Cellular prion protein suppressess the apoptotic cell death by mediating the intracellular H₂O₂ in primary culture and immortalized neuronal cells

Abstract

To know the mechanisms in which cellular isoform of prion protein (PrP^C) is involved for the neuroprotection, we compared death signals in Prnp^-/- primary cultivated neurons to those in wild-type (WT) primary cultivated neurons. These results are also confirmed by immortarized neuronal cells. When copper was exposed to these neurons, the both of type-1 and type-2 Prnp^-/- neurons were more sensitive and underwent apoptotic cell death more readily than WT neurons. The cell death in Prnp^-/- neurons was effectively inhibited by anti-oxidants or some caspase-inhibitors as seen in wild-type neurons. In Prnp^-/- neurons, copper toxicity was enhanced more significantly by deprivation of anti-oxidants, and then induced more increasing apoptotic features. To know the level of the reactive oxygen species, the level of the intracellular hydrogen peroxide (H₂O₂) were measured.
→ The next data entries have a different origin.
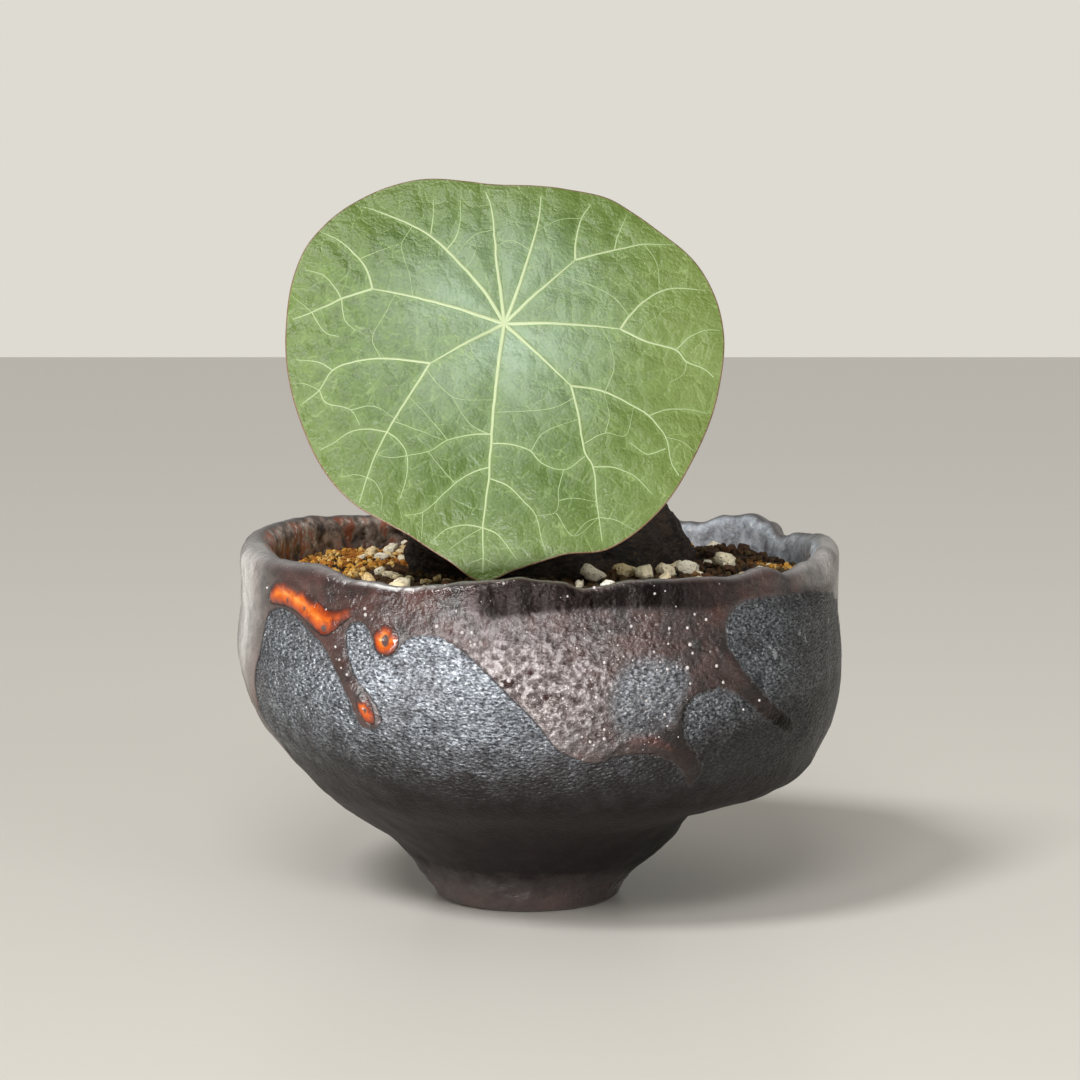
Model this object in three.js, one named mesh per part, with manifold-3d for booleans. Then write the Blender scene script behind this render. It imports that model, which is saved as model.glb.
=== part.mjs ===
// Potted stephania: a dark warty caudex with one round leaf, standing in a hand-formed stoneware bowl.
// Millimetres, +Z up, +X to the right and +Y to the back. The origin is the middle of the underside.
import * as THREE from "three";
import { mergeVertices } from "three/addons/utils/BufferGeometryUtils.js";
import Module from "manifold-3d";

const wasm = await Module();
wasm.setup();

// Driving dimensions
const clearGap = 0.3;            // left between touching pieces
const potColumns = 68;           // facets round the bowl
const wallThickness = 5.5;
const floorHeight = 9.5;         // top of the bowl's inner floor
const floorCornerInset = 0.5;    // how far the flat inner floor stays inside the foot's outer edge
const footBevel = 0.8;
const footRingWidth = 6;
const footRecess = 2.5;          // the foot ring stands this far below the pot's underside
const drainRadius = 5.5;
const soilHeight = 79.4;
const soilMound = 1.6;           // the bed rises this much towards the caudex
const soilRoughness = 0.7;
const bladeThickness = 0.7;
const leafLean = THREE.MathUtils.degToRad(22);
const leafJoint = new THREE.Vector3(-8.3, -36, 143);
const petioleRadius = 1.25;
const petioleFoot = new THREE.Vector3(6.6, 2, 104.8);
const petioleFootRadius = 1.7;
const knobRadius = 2.1;          // knob behind the blade, where the stalk joins
const knobDepth = 1.6;

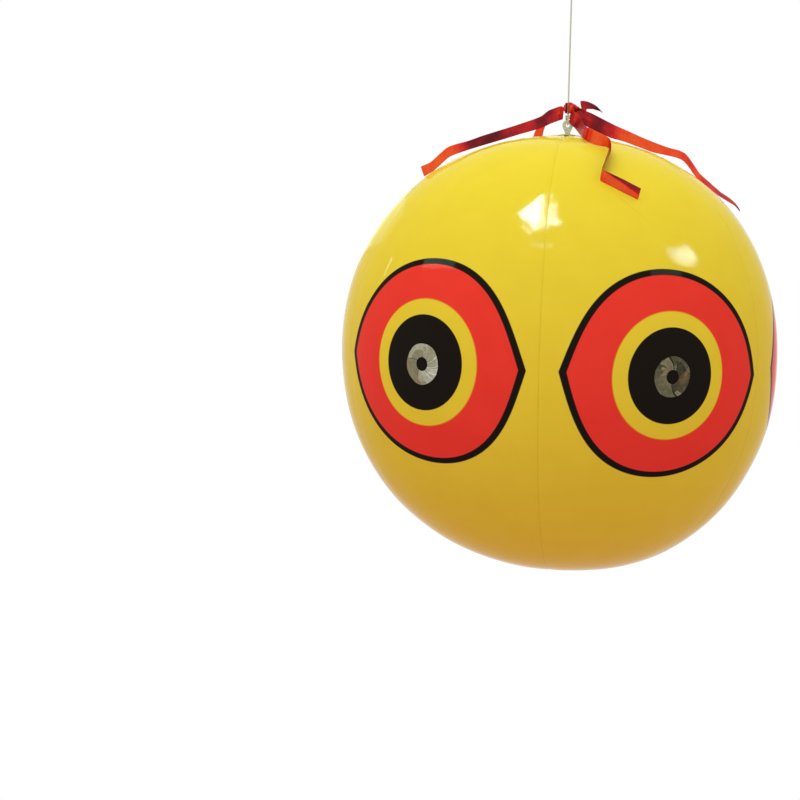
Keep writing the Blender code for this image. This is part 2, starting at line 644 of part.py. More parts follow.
def valve_axis():
    """An empty on the bottom pole whose up direction points out of the ball."""
    empty = bpy.data.objects.new("valve_axis", None)
    bpy.context.scene.collection.objects.link(empty)
    empty.location = (0, 0, SOUTH_Z)
    empty.rotation_euler = (pi, 0, 0)
    return empty


def valve_base(axis):
    """The welded flange with the collar in which the stem slides."""
    chamfer = BASE_THICKNESS * 0.4
    profile = ((COLLAR_BORE, COLLAR_END), (COLLAR_RADIUS, COLLAR_END), (COLLAR_RADIUS, BASE_FLOOR),
               (BASE_RADIUS, BASE_FLOOR), (BASE_RADIUS, BASE_TOP - chamfer),
               (BASE_RADIUS - chamfer, BASE_TOP), (COLLAR_BORE, BASE_TOP))
    turned("valve_base", profile, CLEAR_PVC, axis)


def valve_stem(axis):
    """The sliding tube: a rim outside, the air bore, and a bead that keeps it in the collar."""
    ease = STEM_RIM_THICKNESS * 0.3
    profile = ((VALVE_BORE_RADIUS, STEM_END), (STEM_BEAD_RADIUS - ease, STEM_END),
               (STEM_BEAD_RADIUS, STEM_END + ease), (STEM_BEAD_RADIUS, STEM_END + STEM_BEAD_LENGTH),
               (STEM_RADIUS, STEM_END + STEM_BEAD_LENGTH), (STEM_RADIUS, RIM_FLOOR),
               (STEM_RIM_RADIUS, RIM_FLOOR), (STEM_RIM_RADIUS, RIM_TOP - ease),
               (STEM_RIM_RADIUS - ease, RIM_TOP), (VALVE_BORE_RADIUS, RIM_TOP))
    turned("valve_stem", profile, CLEAR_PVC, axis)


def valve_plug(axis):
    """The plug: a shank in the stem's bore, a cap on its rim and a small ear to pull."""
    shank = VALVE_BORE_RADIUS - GAP
    floor = RIM_TOP + GAP
    top = floor + PLUG_CAP_THICKNESS
    tip = floor - PLUG_LENGTH
    ease = PLUG_CAP_THICKNESS * 0.3
    profile = ((0, top), (PLUG_CAP_RADIUS - ease, top), (PLUG_CAP_RADIUS, top - ease),
               (PLUG_CAP_RADIUS, floor), (shank, floor), (shank, tip + shank * 0.4),
               (shank * 0.75, tip), (0, tip))
    points, faces = turned_solid(profile)
    cap = add_object("valve_plug", mesh_from("valve_plug", points, faces), CLEAR_PVC, 40, axis)
    half = PLUG_CAP_RADIUS * 0.4
    end = -PLUG_CAP_RADIUS - PLUG_EAR_LENGTH
    outline = [(-PLUG_CAP_RADIUS * 0.6, -half), (end + half, -half)]
    outline += [(end + half - half * sin(radians(a)), -half * cos(radians(a))) for a in range(30, 180, 30)]
    outline += [(end + half, half), (-PLUG_CAP_RADIUS * 0.6, half)]
    count = len(outline)
    inset = PLUG_CAP_THICKNESS * 0.25
    ear_points = [Vector((x, y, z)) for z in (floor + inset, top - inset) for x, y in outline]
    ear_faces = [list(range(count)), list(range(count, 2 * count))]
    ear_faces += [(i, (i + 1) % count, count + (i + 1) % count, count + i) for i in range(count)]
    ear = guide("plug_ear", mesh_from("plug_ear", ear_points, ear_faces))
    ear.parent = axis
    add_boolean(cap, ear, "UNION")


def plug_strap(axis):
    """The soft strap that ties the plug to the stem's rim: a flat band in a sideways loop."""
    low = RIM_FLOOR + STEM_RIM_THICKNESS / 2
    high = RIM_TOP + GAP + PLUG_CAP_THICKNESS / 2
    start = STEM_RIM_RADIUS + GAP
    finish = PLUG_CAP_RADIUS + GAP
    middle = (low + high) / 2
    rise = (high - low) / 2
    centre = [(start, low)]
    for degree in range(-70, 71, 20):
        turn = radians(degree)
        centre.append((start + STRAP_REACH * cos(turn), middle + rise * sin(turn)))
    centre += [(finish, high)]
    sides = []
    for i, (x, z) in enumerate(centre):
        before = centre[max(i - 1, 0)]
        after = centre[min(i + 1, len(centre) - 1)]
        run = hypot(after[0] - before[0], after[1] - before[1])
        off_x = -(after[1] - before[1]) / run * STRAP_THICKNESS / 2
        off_z = (after[0] - before[0]) / run * STRAP_THICKNESS / 2
        sides.append(((x - off_x, z - off_z), (x + off_x, z + off_z)))
    points = []
    for outer, inner in sides:
        for x, z in (outer, inner):
            points += [Vector((x, -STRAP_WIDTH / 2, z)), Vector((x, STRAP_WIDTH / 2, z))]
    faces = []
    for i in range(len(sides) - 1):
        a, b = 4 * i, 4 * (i + 1)
        faces += [(a, a + 1, b + 1, b), (a + 2, b + 2, b + 3, a + 3)]
        faces += [(a, b, b + 2, a + 2), (a + 1, a + 3, b + 3, b + 1)]
    last = 4 * (len(sides) - 1)
    faces += [(0, 2, 3, 1), (last, last + 1, last + 3, last + 2)]
    add_object("plug_strap", mesh_from("plug_strap", points, faces), CLEAR_PVC, 40, axis)


def valve_flap(axis):
    """The check flap under the stem's inner end, hinged at one side of its edge."""
    top = STEM_END - GAP
    under = top - FLAP_THICKNESS
    points, faces = turned_solid(((0, top), (FLAP_RADIUS, top), (FLAP_RADIUS, under), (0, under)))
    hinge = Vector((-FLAP_RADIUS, 0, top))
    mesh = mesh_from("valve_flap", [point - hinge for point in points], faces)
    flap = add_object("valve_flap", mesh, CLEAR_PVC, 40, axis)
    flap.location = hinge


def least_wrap_gap():
    """Clearance between the hitch's turns and the part that they go round, and between two turns."""
    beside_standing = WRAP_RADIUS - CORD_DIAMETER
    slope = atan2(WRAP_RADIUS, 2 * pi * WRAP_RADIUS)
    between_turns = WRAP_RADIUS * cos(slope) - CORD_DIAMETER
    return min(beside_standing, between_turns)


def build():
    clear_scene()
    for index in range(GORE_COUNT):
        gore(index)
        eye_sticker(index)
    patches()
    hang_tab()
    tab_hitch()
    cord_run()
    loop_knot()
    hanging_loop()
    strip_bundle()
    strips()
    axis = valve_axis()
    valve_base(axis)
    valve_stem(axis)
    valve_plug(axis)
    plug_strap(axis)
    valve_flap(axis)
    print("least gap in the hitch, mm:", round(1000 * least_wrap_gap(), 2))
    eyes = [eye_centre(index) for index in range(GORE_COUNT)]
    print("eye bearings, degrees:", [round(degrees(atan2(eye.y, eye.x)), 1) for eye in eyes])


build()
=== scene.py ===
# %% [markdown]
# # A balloon that frightens birds
# The frame already holds every part of the balloon at its right size, with working joints. This lesson gives
# it its looks: a taut printed film ball, foil stickers, crumpled strips of metallised film and twisted twine.
# Everything is made in metres and in the frame's own axes, so each piece lies where its part is.

# %% Load the frame
import json
from math import radians

import bpy
import numpy as np
from mathutils import Matrix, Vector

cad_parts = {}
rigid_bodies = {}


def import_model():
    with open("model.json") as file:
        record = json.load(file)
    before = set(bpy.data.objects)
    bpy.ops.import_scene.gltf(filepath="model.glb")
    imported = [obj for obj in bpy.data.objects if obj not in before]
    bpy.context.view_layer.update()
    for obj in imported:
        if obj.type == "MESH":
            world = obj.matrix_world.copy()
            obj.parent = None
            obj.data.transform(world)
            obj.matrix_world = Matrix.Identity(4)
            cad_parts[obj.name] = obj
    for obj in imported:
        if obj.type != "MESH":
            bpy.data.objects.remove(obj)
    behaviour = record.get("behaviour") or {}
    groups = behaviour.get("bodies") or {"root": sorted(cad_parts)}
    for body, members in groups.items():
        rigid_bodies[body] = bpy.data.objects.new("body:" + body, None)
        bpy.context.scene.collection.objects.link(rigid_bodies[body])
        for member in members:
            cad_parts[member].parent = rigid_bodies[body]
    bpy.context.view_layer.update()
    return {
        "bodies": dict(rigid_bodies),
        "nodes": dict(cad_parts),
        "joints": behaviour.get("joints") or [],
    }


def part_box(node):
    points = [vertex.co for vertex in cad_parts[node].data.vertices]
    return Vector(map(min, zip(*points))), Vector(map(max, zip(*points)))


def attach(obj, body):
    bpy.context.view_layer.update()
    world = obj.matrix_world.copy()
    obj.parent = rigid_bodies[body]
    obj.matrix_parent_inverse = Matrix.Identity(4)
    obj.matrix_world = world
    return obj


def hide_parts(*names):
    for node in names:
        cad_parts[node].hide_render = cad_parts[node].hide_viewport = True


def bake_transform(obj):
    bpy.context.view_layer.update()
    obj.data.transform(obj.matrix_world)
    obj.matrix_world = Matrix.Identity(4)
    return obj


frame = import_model()

# %% [markdown]
# ## The ball's form
# The real ball is flat panels of thin film, welded together and blown up. Pressure makes it nearly round, a
# little square in outline, and the tab draws the film up into a small peak. It could be a sphere pushed into
# shape, or a simulation of the film. One formula for the film's distance from the ball's centre is quicker
# and always gives the same form, and everything that lies on the film can ask it for its place.

# %% The film's even form
BALL_RADIUS = 0.200
HALF_HEIGHT = 0.198
FULLNESS = 2.15
PEAK_HEIGHT = 0.002
PEAK_SPREAD = 0.022
HANG_HEIGHT = 0.165
APEX_Z = -HANG_HEIGHT
BALL_CENTRE = np.array((0.0, 0.0, APEX_Z - PEAK_HEIGHT - HALF_HEIGHT))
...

Intracellular H₂O₂ in Prnp^-/- cells decreased more rapidly than that in WT cells. These data demonstrate that in Prnp^-/- neurons, copper may be a strong mediator to convert H₂O₂ to more toxic free radicals in a fenton-like reaction, which induces more caspase-mediated apoptosis. These results suggest that PrP^C may moderate the intracellular H₂O₂ level as a copper binding protein or an anti-oxidant to protect neuronal cells from apoptotic death.